On a standard, non-laminated screen, there are three main layers: the outer protective glass, the touch-sensitive digitizer, and the actual LCD panel. Crucially, between each of these layers is a microscopic air gap. The enemy of clarity is internal reflection. Every time light passes from one medium to another with a different refractive index (like from glass to air, and then from air back to the LCD panel), a portion of that light is reflected. These multiple, tiny reflections create glare, reduce contrast, and give the image a slightly hazy, distant look, as if it’s sitting behind the glass.

Full lamination solves this by eliminating the air gaps. During manufacturing, a layer of transparent optical adhesive is used to bond all three layers into a single, solid slab. Now, light from the outside world and light from the display itself passes through far fewer refractive surfaces.
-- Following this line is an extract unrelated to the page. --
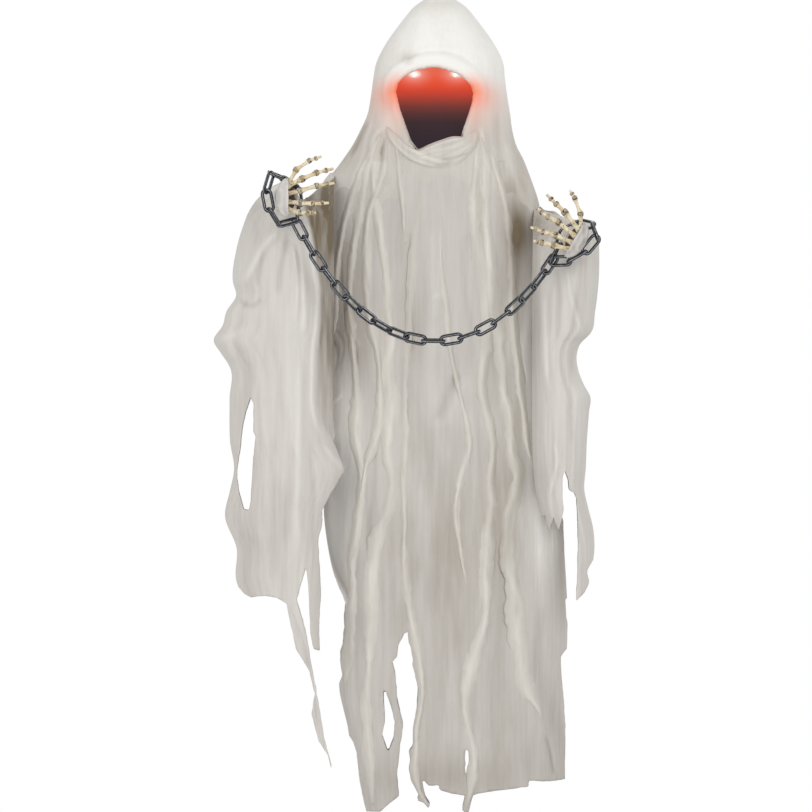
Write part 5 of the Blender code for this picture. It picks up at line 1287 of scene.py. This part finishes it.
def link_part(centre, along, degrees):
    """One link: a round bar along a stadium of two straights and two half circles, rolled."""
    flat = np.cross(along, (0.0, 1.0, 0.0))
    flat /= np.linalg.norm(flat)
    roll = math.radians(degrees)
    wide = flat * math.cos(roll) + np.cross(along, flat) * math.sin(roll)
    bow = LINK_WIDTH / 2 - LINK_WIRE
    reach = LINK_INSIDE / 2 + LINK_WIRE - bow
    turn = np.linspace(-math.pi / 2, math.pi / 2, 15)
    right = np.stack([reach + bow * np.cos(turn), bow * np.sin(turn)], axis=1)
    loop = np.concatenate([right, -right])
    path = centre + loop[:, :1] * along + loop[:, 1:] * wide
    # Painted highlights: bright bands down the wire on the link's faces and edges
    highlight_bands = np.clip(np.cos(np.linspace(0, 8 * math.pi, 13)), 0, 1)[None, :]
    return rod(path, LINK_WIRE, 12, np.cross(along, wide), tints=highlight_bands, closed=True)


def slung_links():
    """The slung chain's links, each laid on its CAD link by its middle and its length, and rolled."""
    for n, degrees in enumerate(LINK_ROLLS, 1):
        name = f"swag_link_{n:02d}"
        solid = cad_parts[name].data
        corners = np.empty(len(solid.vertices) * 3)
        solid.vertices.foreach_get("co", corners)
        corners = corners.reshape(-1, 3)
        low, high = corners.min(axis=0), corners.max(axis=0)
        centre = (low + high) / 2
        ways = np.linalg.svd(corners - corners.mean(axis=0), full_matrices=False)[2]
        link = link_part(centre, ways[0], degrees + 90.0 * (n % 2 == 0))
        piece = make(f"slung_link_{n:02d}", [link], CHAIN, "chain")
        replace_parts(piece, name)


def wrist_links(name, route, rolls, body):
    """The loop round a wrist: eight links along a closed path, each with its own roll."""
    px, py, y = np.array(route + route[:1], float).T
    x, z = at(px, py)
    joints = path_through(np.stack([x, y, z], axis=1), 9)
    parts = []
    for start, end, degrees in zip(joints, joints[1:], rolls):
        way = (end - start) / np.linalg.norm(end - start)
        parts.append(link_part((start + end) / 2, way, degrees))
    piece = make(name + "_links", parts, CHAIN, body)
    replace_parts(piece, name)


def hanging_ring():
    """The round steel ring, welded shut: a round bar along a circle."""
    turn = np.linspace(0, 2 * math.pi, 96, endpoint=False)
    path = np.zeros((len(turn), 3))
    path[:, 0] = RING_RADIUS * np.cos(turn)
    path[:, 2] = RING_Z + RING_RADIUS * np.sin(turn)
    piece = make("steel_ring", [rod(path, RING_WIRE, 14, closed=True)], STEEL, "ring")
    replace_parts(piece, "hang_ring")


STEEL = plastic_look("bright_steel", (0.62, 0.62, 0.63), (0.48, 0.48, 0.50), 0.28, 1.0)
CAD_LOOKS = {
    "shell": plastic_look("black_shell", (0.035, 0.033, 0.035), (0.055, 0.052, 0.055), 0.5),
    "tube": plastic_look("grey_tube", (0.55, 0.55, 0.54), (0.47, 0.47, 0.46), 0.4),
    "box": plastic_look("box_black", (0.030, 0.030, 0.032), (0.045, 0.045, 0.048), 0.45),
    "switch": plastic_look("switch_red", (0.50, 0.04, 0.03), (0.42, 0.03, 0.025), 0.4),
    "cell": plastic_look("cell_case", (0.10, 0.16, 0.30), (0.08, 0.12, 0.24), 0.3, 0.4),
    "contact": plastic_look("contact_plate", (0.72, 0.66, 0.50), (0.60, 0.55, 0.42), 0.3, 1.0),
    "lead": plastic_look("lead_sleeve", (0.30, 0.02, 0.02), (0.22, 0.015, 0.015), 0.5),
    "lens": plastic_look(
        "lamp_lens", (0.90, 0.55, 0.50), (0.85, 0.45, 0.40), 0.2,
        Emission_Color=(1.0, 0.55, 0.45, 1.0), Emission_Strength=2.0,
    ),
}
CAD_FINISHES = {
    "crown_eye_bolt": "steel", "crown_washer": "steel", "crown_nut": "steel", "post_screw": "steel",
    "head_shell": "shell", "shoulder_bar": "shell", "light_bar": "shell", "neck_post": "tube",
    "battery_box": "box", "battery_door": "box", "power_switch": "switch",
    "battery_left": "cell", "battery_right": "cell", "contact_top": "contact", "contact_bottom": "contact",
    "led_lead": "lead", "led_left": "lens", "led_right": "lens",
}

for node, finish in CAD_FINISHES.items():
    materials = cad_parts[node].data.materials
    materials.clear()
    materials.append(STEEL if finish == "steel" else CAD_LOOKS[finish])

# Cloth of the figure
robe_front = robe_sheet("robe_front_gauze", 1, FRONT_SEED)
robe_back = robe_sheet("robe_back_gauze", -1, BACK_SEED)
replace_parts(robe_front, "robe_front")
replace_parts(robe_back, "robe_back")
hood_cover = hood()
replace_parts(hood_cover, "hood_cloth")
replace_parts(face_bowl(), "face_screen")
neck = cowl()
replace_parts(neck, "neck_cowl")
drapes = {}
for side, strips in DRAPES.items():
    parts = []
    for n, (points, width) in enumerate(strips):
        rise = MIDDLE_RISES[n] if side == "drape_middle" else STRIP_RISE
        lift = STRIP_LIFT + STRIP_STEP * (n % 3)
        parts.append(strip(points, width, 100 + 7 * n + len(side), lift, rise))
    drapes[side] = cloth(side + "_strips", parts, STRIP_GAUZE)
    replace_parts(drapes[side], side)

# Arms, sleeves, hands and chain
SIDES = (
    ("right", RIGHT_ARM, RIGHT_PALM, 0.0, RIGHT_FINGERS, RIGHT_LOOP, RIGHT_LOOP_ROLLS),
    ("left", LEFT_ARM, LEFT_PALM, math.radians(150), LEFT_FINGERS, LEFT_LOOP, LEFT_LOOP_ROLLS),
)
for side, route, palm, turn, fingers, loop, rolls in SIDES:
    body = "arm_" + side
    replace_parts(arm("arm_" + side + "_padding", route, body), "arm_" + side)
    hand("hand_" + side, palm, turn, fingers, body)
    wrap = cuff("cuff_" + side, palm, turn, body)
    wrist_links("wrist_chain_" + side, loop, rolls, body)
slung_links()
hanging_ring()

right_sleeve = sleeve(
    "sleeve_right_gauze", RIGHT_SLEEVE_ROWS, RIGHT_RIDGE, RIGHT_SLEEVE_CUT, (RIGHT_SLEEVE_HOLE,),
    RIGHT_WRIST, 1, 23, RIGHT_FOOT_PY,
)
left_sleeve = sleeve(
    "sleeve_left_gauze", LEFT_SLEEVE_ROWS, LEFT_RIDGE, LEFT_SLEEVE_CUT, (),
    LEFT_WRIST, -1, 29, LEFT_FOOT_PY,
)
for piece, node, body, x in (
    (right_sleeve, "sleeve_right", "arm_right", -0.33),
    (left_sleeve, "sleeve_left", "arm_left", 0.29),
):
    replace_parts(piece, node)
    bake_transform(piece)

# Floor, light and camera
FLOOR_HALF = 1.5
FLOOR_Z = -2.02
FLOOR_CORNERS = [(FLOOR_HALF * i, FLOOR_HALF * j, FLOOR_Z) for i, j in ((-1, -1), (1, -1), (1, 1), (-1, 1))]

floor_mesh = bpy.data.meshes.new("floor")
floor_mesh.from_pydata(FLOOR_CORNERS, [], [(0, 1, 2, 3)])
floor_mesh.materials.append(new_look("pale_floor", 0.8, Base_Color=(0.86, 0.86, 0.86, 1.0))[0])
floor = bpy.data.objects.new("floor", floor_mesh)
bpy.context.collection.objects.link(floor)

for name, spot, aim, power, size in (
    ("key", (1.6, -3.4, 0.9), (0.0, 0.0, -0.8), 42.0, 1.8),
    ("fill", (-2.4, -2.8, -0.4), (0.0, 0.0, -1.0), 28.0, 2.2),
    ("back", (0.6, 3.0, 0.8), (0.0, 0.0, -0.9), 18.0, 2.0),
):
    lamp = bpy.data.lights.new(name, "AREA")
    lamp.energy = power
    lamp.size = size
    lamp_object = bpy.data.objects.new(name, lamp)
    lamp_object.location = spot
    way = np.array(aim) - np.array(spot)
    tip = math.atan2(math.hypot(way[0], way[1]), -way[2])
    lamp_object.rotation_euler = (tip, 0.0, math.atan2(-way[0], way[1]))
    bpy.context.collection.objects.link(lamp_object)

world = bpy.data.worlds.new("studio")
world.use_nodes = True
tree = world.node_tree
tree.nodes.clear()
soft = add(tree, "ShaderNodeBackground", Color=(1.0, 0.985, 0.965, 1.0), Strength=0.655)
white = add(tree, "ShaderNodeBackground", Color=(1.0, 1.0, 1.0, 1.0), Strength=1.0)
ray = tree.nodes.new("ShaderNodeLightPath")
kinds = (ray.outputs[f"Is {kind} Ray"] for kind in ("Camera", "Glossy", "Transmission"))
shown = tree.nodes.new("ShaderNodeMixShader")
tree.links.new(summed(tree, *kinds, operation="MAXIMUM"), shown.inputs[0])
tree.links.new(soft.outputs[0], shown.inputs[1])
tree.links.new(white.outputs[0], shown.inputs[2])
tree.links.new(shown.outputs[0], tree.nodes.new("ShaderNodeOutputWorld").inputs[0])
bpy.context.scene.world = world
bpy.context.scene.view_settings.view_transform = "Standard"

DISTANCE = 50.0
lens = bpy.data.cameras.new("camera")
lens.sensor_width = 36.0
lens.lens = lens.sensor_width * DISTANCE / (PICTURE * PIXEL)
camera = bpy.data.objects.new("camera", lens)
middle_x, middle_z = at(PICTURE / 2, PICTURE / 2)
camera.location = (float(middle_x), -DISTANCE, float(middle_z))
camera.rotation_euler = (math.pi / 2, 0.0, 0.0)
bpy.context.collection.objects.link(camera)
bpy.context.scene.camera = camera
The result is a dramatic reduction in glare and a significant boost in contrast. The image no longer looks like it’s behind the glass; it looks like it’s part of the glass. It’s the difference between looking through a dusty, double-paned window and gazing through a single pane of flawless crystal.

This is physics in service of perception, a small feat of optical engineering that makes the digital window to your vehicle’s new soul immeasurably clearer.

It’s easy to look at a project like this and see only the installation of a new gadget. But it’s so much more. It’s an act of synthesis. We aren’t erasing the truck’s identity; we are augmenting it. The reliable engine still rumbles, the sturdy frame still carries the load, and the familiar steering wheel still feels right in your hands. The soul of the machine—its character, its history, its trustworthiness—remains untouched.

We have simply given its ghost a more powerful, articulate, and connected machine to inhabit. The beauty of technology, at its best, is not found in its ability to replace the old, but in its power to empower it—to allow the things we cherish to live, and thrive, fully in the present.